Virgin Trains, bookmaking-to-bingo operator Gala Coral and gym chain Fitness First are among a list of major private firms that have no women on their boards, while some companies such as retailer New Look – which predominantly sells womenswear – have no female executive directors.

The new data has emerged as the House of Commons prepares to debate a draft European directive on improving the gender balance on corporate boards, as well as moves by equality campaigners to step up their efforts to capitalise on increases in the numbers of female public company directors appointed since former banker Lord Davies published his report Women on Boards two years ago.

Research conducted by analyst BoardEx shows that, out of Britain’s top 100 private companies, only 64 even publish the composition of their boards.

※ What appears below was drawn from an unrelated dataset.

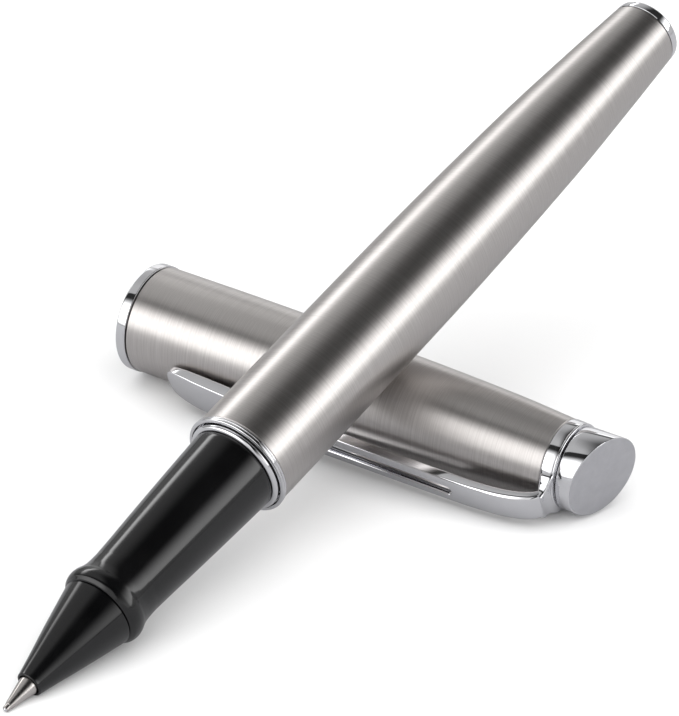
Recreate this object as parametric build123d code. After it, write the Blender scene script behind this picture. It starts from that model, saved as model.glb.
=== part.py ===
"""Rollerball pen lying uncapped across its own cap.

Every piece is drawn in the frame of the assembly it belongs to, then placed in the shared frame:
the pen's own Z runs from the ball to the tail, the cap's own Z runs from its mouth to the finial
and the cap's own X points out through the clip. All sizes are in millimetres.
The shared frame has +Z up, the table at Z = 0 and its origin at the bottom centre of the whole.
"""

from build123d import *
import math
import os

# --- how the two halves lie ------------------------------------------------------------------
PEN_TILT = 15.47          # rise of the pen's axis from ball to tail, degrees
CAP_TILT = 1.44           # fall of the cap's axis from mouth to finial, degrees
CAP_HEADING = 3.35        # plan angle of the cap's axis from +X, degrees
CLIP_ROLL = 21.0          # how far the clip points below the horizontal, degrees
PEN_TIP = (2.56, -59.546, 0.144)    # point of the pen's axis at the front of the ball, before tilting
CAP_MOUTH = (-31.39, 5.09, 6.889)  # centre of the cap's mouth

# --- refill ----------------------------------------------------------------------------------
BALL_R = 0.25
SOCKET_R = 0.27
INK_R = 0.10
STEM_R = 1.00
REFILL_R = 3.05
REFILL_WALL = 0.30
REFILL_END = 110.6        # standard rollerball refill length
NOSE_PLUG_END = 28.0

# --- section (the part that is held) ---------------------------------------------------------
OPENING_S = 4.04          # front rim of the nose cone
OPENING_R = 1.46
SEAM_S = 15.73            # joint between nose cone and grip
SEAM_R = 4.32
FLARE_R = 4.86            # rounded bead at the front of the grip
GRIP_END_S = 39.67
GRIP_END_R = 5.28
SECTION_BORE = 3.15
INSERT_R = 4.30
STUB_R = 4.50             # threaded stub the barrel screws on to
STUB_END = 48.0

# --- barrel ----------------------------------------------------------------------------------
BARREL_S = 41.02
BARREL_R = 6.20
TAIL_S = 121.58
TAIL_R = 4.37
PEN_LENGTH = 123.0
BARREL_WALL = 0.55
BEAD_R = 6.39
THREAD_GAP = 0.05         # radial running clearance of the barrel thread
SPRING_R = 2.35
SPRING_WIRE = 0.28
SPRING_TURNS = 5
SPRING_END = 117.5

# --- cap -------------------------------------------------------------------------------------
LIP_R = 6.50
LIP_W = 1.37
CAP_R = 6.38
CAP_WALL = 0.45
COLLAR_T = 56.95
COLLAR_END = 58.70
COLLAR_R = 5.06
FINIAL_T = 58.85
FINIAL_R = 4.87
FINIAL_MID = 62.05        # where the slanted face crosses the cap's axis
FINIAL_SLANT = 17.0
SCREW_R = 1.50
SCREW_HEAD_R = 2.60

# --- clip ------------------------------------------------------------------------------------
CLIP_OUT = 8.65           # outer face of the strip from the cap's axis
CLIP_THICK = 0.95
CLIP_WIDTH = 3.60
SPOON_WIDTH = 4.90
CLIP_TIP_T = 8.0
CLIP_ROOT = (6.62, 57.80)      # centre of the rounded root, the line it flexes about
CLIP_ROOT_R = 0.46
SLOT_WIDTH = 1.10
SLOT_FROM = 21.0
SLOT_TO = 47.5

FIT = 0.02                # gap between pieces that are pressed or glued together


def ring_points(*points):
    """Points given as (radius, station), as vertices in the XZ plane."""
    return [(r, 0, z) for r, z in points]


def turned(edges):
    """A solid of revolution about Z from a closed set of edges in the XZ plane."""
    return revolve(make_face(edges), Axis.Z, 360)


def lathe(*points):
    """A solid of revolution from a polygon of (radius, station) points."""
    return turned(Polyline(*ring_points(*points), close=True))


def curved_tube(outer, inner):
    """A turned tube whose outside and inside are smooth curves through (radius, station) points."""
    outside = Spline(*ring_points(*outer))
    inside = Spline(*ring_points(*inner))
    front = Line(outside @ 0, inside @ 0)
    back = Line(outside @ 1, inside @ 1)
    return turned([outside, back, inside, front])


def inset(profile, wall):
    """The same stations with the radius reduced by a wall thickness."""
    return [(r - wall, z) for r, z in profile]


def softened(solid, stations, radius, limit=0.0):
    """Round the circular edges that lie at the given stations and outside a limiting radius."""
    for station in stations:
        rims = [
            edge
            for edge in solid.edges().filter_by(GeomType.CIRCLE)
            if abs(edge.arc_center.Z - station) < 1e-3 and edge.radius > limit
        ]
        solid = fillet(rims, radius)
    return solid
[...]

Of those, 56% possess boards staffed completely by men, while 73% have all-male teams of executive directors. The FTSE 100 still possesses eight companies with all-male boards, while the FTSE 250 – the 250 most valuable public firms outside the main index – has 28% with all-male boards.

Ann Francke, chief executive of the Chartered Management Institute, which has been one of the leading campaigners pushing for more female representation in the boardroom, described the data on private firms as “disappointing”. She said: “This underscores the endemic nature of the issue.”

A spokesman for Gala Coral, whose bingo customers are overwhelmingly female, said the company hired directors on their “calibre, not sex”, while Fitness First, which operates numerous women-only gyms, declined to comment.

Sir Richard Branson, whose Virgin Trains was last year rated as the UK’s 69th largest private company, has been one of the few top business people to support proposals to force the hiring of more women directors by implementing compulsory quotas. A spokesman for Virgin Group admitted that the firm still had “work to do”.

MPs will debate a draft European directive on Monday pressing for 40% of company directors to be female by 2020. The TUC, under the leadership of its first female general secretary, Frances O’Grady, backs enforced quotas, while businesswomen, including Burberry chief executive Angela Ahrendts and Helena Morrissey, the head of Newton Investment Management, have spoken in favour of voluntary targets.

Ahrendts and Morrissey can point to some success in the UK. When Davies published his 2011 report, just 12.5% of FTSE 100 directors were female. The peer set a voluntary FTSE 100 target of 25% of directors to be female by 2015, and now 17.7% of FTSE 100 directors are women.